Arguments Against Geoengineering
There’s still a lot we don’t know about how geoengineering projects would impact the environment. The natural systems they would affect are incredibly complicated, so it would be difficult to predict all the side effects they may have. This unknown factor is why many opponents of geoengineering say it’s too risky.
Some research has found that many geoengineering techniques could have harmful side effects. Researchers from the Helmholtz Centre for Ocean Research in Kiel, Germany recently modeled five geoengineering techniques and concluded that their side effects could be “disastrous.” The scientists wrote in Nature Communications that reflecting sunlight into space could change rainfall patterns and that adding iron to the ocean would impact oxygen levels in the water.
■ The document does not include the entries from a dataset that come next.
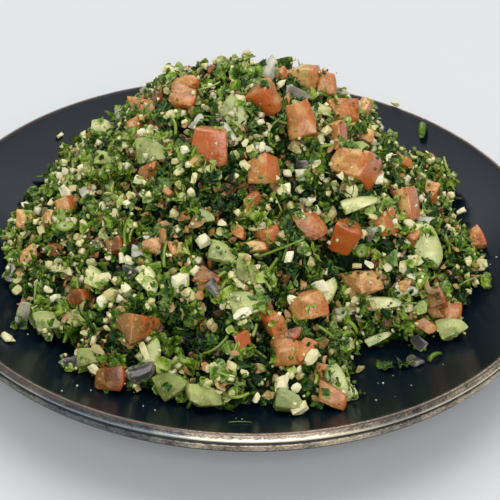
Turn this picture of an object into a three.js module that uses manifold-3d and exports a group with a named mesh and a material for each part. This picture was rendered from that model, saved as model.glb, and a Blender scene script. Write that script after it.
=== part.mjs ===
// Tabbouleh salad heaped on a round coupe plate. Millimetres, +Z up.
// The origin is the middle of the plate's foot, on the table. -Y faces the diner.
import * as THREE from "three";
import { ConvexGeometry } from "three/addons/geometries/ConvexGeometry.js";
import { mergeVertices } from "three/addons/utils/BufferGeometryUtils.js";
import Module from "manifold-3d";

const wasm = await Module();
wasm.setup();

// Plate
const PLATE_RADIUS = 110;
const PLATE_HEIGHT = 24;
const PLATE_SEGMENTS = 60;
const WELL_RADIUS = 56; // the flat floor under the salad
const WELL_FLOOR = 6; // its height above the table
const WALL_TOP_RADIUS = 106.6; // where the dished wall meets the lip
const WALL_TOP_HEIGHT = 23.2;
const WALL_CURVE = 1.8; // power of the wall's rise from the well to the lip
const WALL_STEPS = 5;
const LIP_WIDTH = 2.6;
const LIP_DEPTH = 1.6; // from the lip's top down to the groove below it
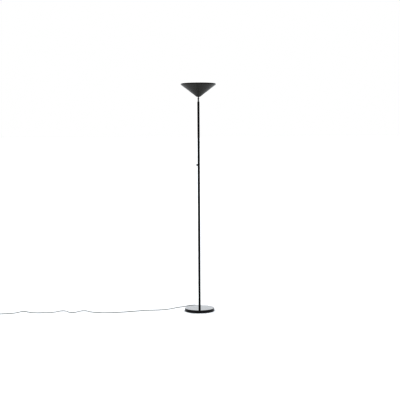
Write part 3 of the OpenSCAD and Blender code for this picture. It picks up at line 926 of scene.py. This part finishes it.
def make_pole():
    """Three tubes, and the cap that closes the top one."""
    knob_z, _ = lying("dimmer_knob")
    make_tube("pole_lower", "lower_tube")
    make_tube("pole_middle", "middle_tube", knob_z)
    make_tube("pole_upper", "upper_tube")
    low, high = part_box("pole_cap_bush")
    rim, bore, plug_r = high.x, 5 * MM, high.x - 1.2 * MM
    step = high.z - 1.5 * MM
    outline = [(bore, low.z), (plug_r, low.z), (plug_r, step), (rim, step), (rim, high.z), (bore, high.z)]
    cap = lathe("pole_cap", fillet(outline, mm(0.2, 0.3, 0, 0.15, 0.9, 0.2), 6), 96)
    finish_piece(cap, "pole_cap_bush")


# ---- dimmer ----


def make_knob():
    """A fluted knob with a domed face and a raised pointer."""
    low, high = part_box("dimmer_knob")
    axis_z, radius = lying("dimmer_knob")
    long = high.x - low.x
    hollow, shaft, pocket = mm(5.5, 2.05, 2.5)
    socket = high.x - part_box("dimmer_spindle")[0].x
    outline = fillet(
        [(0, long - 0.5 * MM), (radius - 2.2 * MM, long - 0.5 * MM), (radius - 1.6 * MM, long),
         (radius - 0.7 * MM, long), (radius, 1.2 * MM), (radius, 0), (hollow, 0), (hollow, pocket),
         (shaft, pocket), (shaft, socket), (0, socket)],
        mm(0, 0.4, 0.4, 0.7, 0.3, 0.3, 0.2, 0.2, 0.1, 0.1, 0), 5,
    )
    flutes, depth = 18, 0.38 * MM
    skirt = radius - 1.0 * MM                # the flutes and their extra rings are outside this radius

    def fluted(r, z, a):
        """Shallow round flutes along the grip that fade out before both ends."""
        if r < skirt:
            return r
        fade = ease(z, 1.4 * MM, 2.6 * MM)
        return r - depth * fade * (0.5 + 0.5 * math.cos(flutes * a)) ** 2

    grip = []
    for first, second in zip(outline, outline[1:] + outline[:1]):
        grip.append(first)
        out, up = second[0] - first[0], second[1] - first[1]
        if min(first[0], second[0]) > skirt and abs(up) > 2 * MM:
            grip += [(first[0] + out * k / 12, first[1] + up * k / 12) for k in range(1, 12)]
    place = against_x(high.x, 0, axis_z)
    finish_piece(lathe("dimmer_grip", grip, 216, place, fluted), "dimmer_knob")
    line = fillet(rectangle(-0.35 * MM, 0.35 * MM, 1.2 * MM, radius - 1.9 * MM), 0.3 * MM)
    pointer = prism("knob_pointer", line, long - 0.7 * MM, long - 0.1 * MM, 0.1 * MM, place @ about_z(180))
    extra_piece(pointer, "knob", "white_plastic")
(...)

The Kiel researchers also wrote that two of the five methods they studied could not be safely stopped. Stopping ocean upwelling, they wrote, could cause a rapid rise in global temperature. Stopping geoengineering may cause temperatures to rise too quickly for species to adapt, impacting biodiversity.
Some have even opposed geoengineering altogether. Opponents of geoengineering say that it would take attention and resources away from research into reducing our greenhouse gas emissions and adapting to the impacts of climate change. Others believe that if people perceive that geoengineering is an option, they’ll stop caring about reducing emissions and otherwise protecting the environment, a phenomenon known as the bystander effect.
Other challenges are the societal, ethical and political aspects of geoengineering. These environment-altering technologies could impact the entire planet’s population. Does any one group have the right to take such a huge risk that could affect so many people? Of course, we have been altering the environment for many years, but doing it on purpose presents new questions.
The Need for More Research
We still don’t really know what the impacts of geoengineering would be. The studies that have been done have found conflicting results, so we need more research to get a better understanding of the issue. There’s been a lot of discussion about how to responsibly conduct geoengineering research. The world will likely continue to debate the topic before anyone takes any significant steps related to it.
We’re slowly reducing our greenhouse gas emissions and will likely continue to do so into the future. According to data from Bloomberg New Energy, by 2040, power generation from renewables will have increased by nearly 170 percent, and generation from coal will have decreased by more than 50 percent. While we’re making progress, we still need to make a lot of significant changes to slow the global temperature rise.
Maybe one day, geoengineering will be necessary. On the other hand, perhaps research will reveal that its risks don’t outweigh its benefits. There’s still a lot we don’t know about the topic, but with climate change posing such a significant threat, we may need to explore the idea further.